Na primeira vez que li Mrs Dalloway, eu estava passando por um dos períodos mais difíceis da minha vida, tanto em melancolia quanto em ansiedade, sendo quase impossível desassociar os afetos negativos da época com as personagens e atmosfera tão peculiares do romance. Ainda assim, reconheci que era um bom livro e merecia seu lugar de destaque na obra da autora. No Dalloway Day deste ano, minha intuição me levou a abrir estas páginas novamente e mergulhar de cabeça no dia de Clarissa Dalloway com o coração mais tranquilo e receber a experiência transformadora que é ler um livro realmente bom, daqueles que parecem feitos sob medida pra nós.
Criei uma relação afetiva com este livro e por isso mesmo não posso oferecer uma resenha crítica, faço uma resenha emocional por que só através dessa chave de leitura se consegue perceber a genialidade da obra. Uma leitura fria e impessoal se prende à forma e à primeira camada de enredo (a concepção já batida do duplo). Já a leitura com afeto desencadeia todos os reflexos da Clarissa e do Septimus que há em nós.

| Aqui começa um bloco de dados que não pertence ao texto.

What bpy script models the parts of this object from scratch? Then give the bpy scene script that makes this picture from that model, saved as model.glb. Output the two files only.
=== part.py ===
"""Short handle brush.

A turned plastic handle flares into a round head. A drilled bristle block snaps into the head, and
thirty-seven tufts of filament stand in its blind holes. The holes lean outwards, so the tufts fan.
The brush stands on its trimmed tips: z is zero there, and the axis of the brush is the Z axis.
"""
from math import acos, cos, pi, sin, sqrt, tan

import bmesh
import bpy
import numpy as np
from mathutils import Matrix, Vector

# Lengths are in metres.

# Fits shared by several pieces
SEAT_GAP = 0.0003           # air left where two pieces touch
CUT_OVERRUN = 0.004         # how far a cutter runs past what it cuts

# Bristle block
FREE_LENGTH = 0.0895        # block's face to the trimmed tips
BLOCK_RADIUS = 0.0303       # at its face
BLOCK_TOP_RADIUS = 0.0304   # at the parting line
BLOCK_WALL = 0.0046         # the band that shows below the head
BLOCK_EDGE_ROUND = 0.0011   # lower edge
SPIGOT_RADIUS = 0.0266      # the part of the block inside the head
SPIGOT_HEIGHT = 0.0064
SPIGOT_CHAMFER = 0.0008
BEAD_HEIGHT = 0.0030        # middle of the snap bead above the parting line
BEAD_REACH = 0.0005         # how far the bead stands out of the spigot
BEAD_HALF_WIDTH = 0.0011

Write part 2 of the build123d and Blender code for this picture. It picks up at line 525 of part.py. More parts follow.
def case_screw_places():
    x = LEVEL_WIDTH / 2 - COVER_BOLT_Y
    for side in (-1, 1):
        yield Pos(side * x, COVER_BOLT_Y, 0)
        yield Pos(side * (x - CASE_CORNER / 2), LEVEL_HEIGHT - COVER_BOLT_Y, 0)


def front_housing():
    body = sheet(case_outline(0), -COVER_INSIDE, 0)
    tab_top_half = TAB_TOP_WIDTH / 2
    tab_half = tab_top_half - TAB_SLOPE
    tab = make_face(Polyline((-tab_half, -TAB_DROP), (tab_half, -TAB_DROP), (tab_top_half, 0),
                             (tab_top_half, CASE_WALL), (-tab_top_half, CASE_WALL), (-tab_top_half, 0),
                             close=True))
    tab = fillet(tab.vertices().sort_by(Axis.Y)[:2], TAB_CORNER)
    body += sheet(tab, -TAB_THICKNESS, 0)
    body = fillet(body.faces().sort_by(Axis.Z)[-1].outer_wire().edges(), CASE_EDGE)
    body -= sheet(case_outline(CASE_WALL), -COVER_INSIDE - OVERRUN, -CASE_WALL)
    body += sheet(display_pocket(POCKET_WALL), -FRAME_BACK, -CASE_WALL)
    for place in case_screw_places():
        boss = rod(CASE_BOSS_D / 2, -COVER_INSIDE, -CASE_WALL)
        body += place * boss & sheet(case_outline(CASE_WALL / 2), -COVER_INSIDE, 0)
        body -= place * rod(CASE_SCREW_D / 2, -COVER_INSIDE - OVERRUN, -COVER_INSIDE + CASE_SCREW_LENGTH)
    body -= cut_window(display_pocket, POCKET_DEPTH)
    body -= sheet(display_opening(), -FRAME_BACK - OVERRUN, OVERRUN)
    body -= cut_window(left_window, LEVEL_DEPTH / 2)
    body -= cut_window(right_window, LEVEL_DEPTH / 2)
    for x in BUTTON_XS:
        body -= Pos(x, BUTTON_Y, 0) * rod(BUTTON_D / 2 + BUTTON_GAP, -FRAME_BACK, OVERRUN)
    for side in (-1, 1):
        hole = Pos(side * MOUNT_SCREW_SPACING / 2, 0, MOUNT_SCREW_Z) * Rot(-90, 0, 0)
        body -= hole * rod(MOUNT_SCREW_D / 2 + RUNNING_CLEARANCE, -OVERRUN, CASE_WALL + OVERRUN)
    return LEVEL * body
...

Clarissa é ansiedade de se reunir com gente, é o frio na barriga de reencontrar antigos amores, a inconformidade com nossa falta de controle e a alegria de reunir todos que nos são importantes. Septimus é a angústia de varrer o passado para debaixo do tapete e seguir a vida sem superar os traumas do passado e a amargura de não conseguir muda-lo.
Esses dois sou e eu, e somos nós, após passar tanto tempo isolado e restrito. Queremos festejar e reencontrar pessoas, mas temos que lidar com tudo que aconteceu nesse entremeio, quando nossa relação com o tempo, nossos interesses e prioridades mudaram.
É assim que um leitor se conecta com um livro de 98 anos, pois V deve ter tido um sentimento parecido a I Guerra, quando criou esses personagens, imprimindo sentimentos à prova do tempo de forma completamente despretensiosa.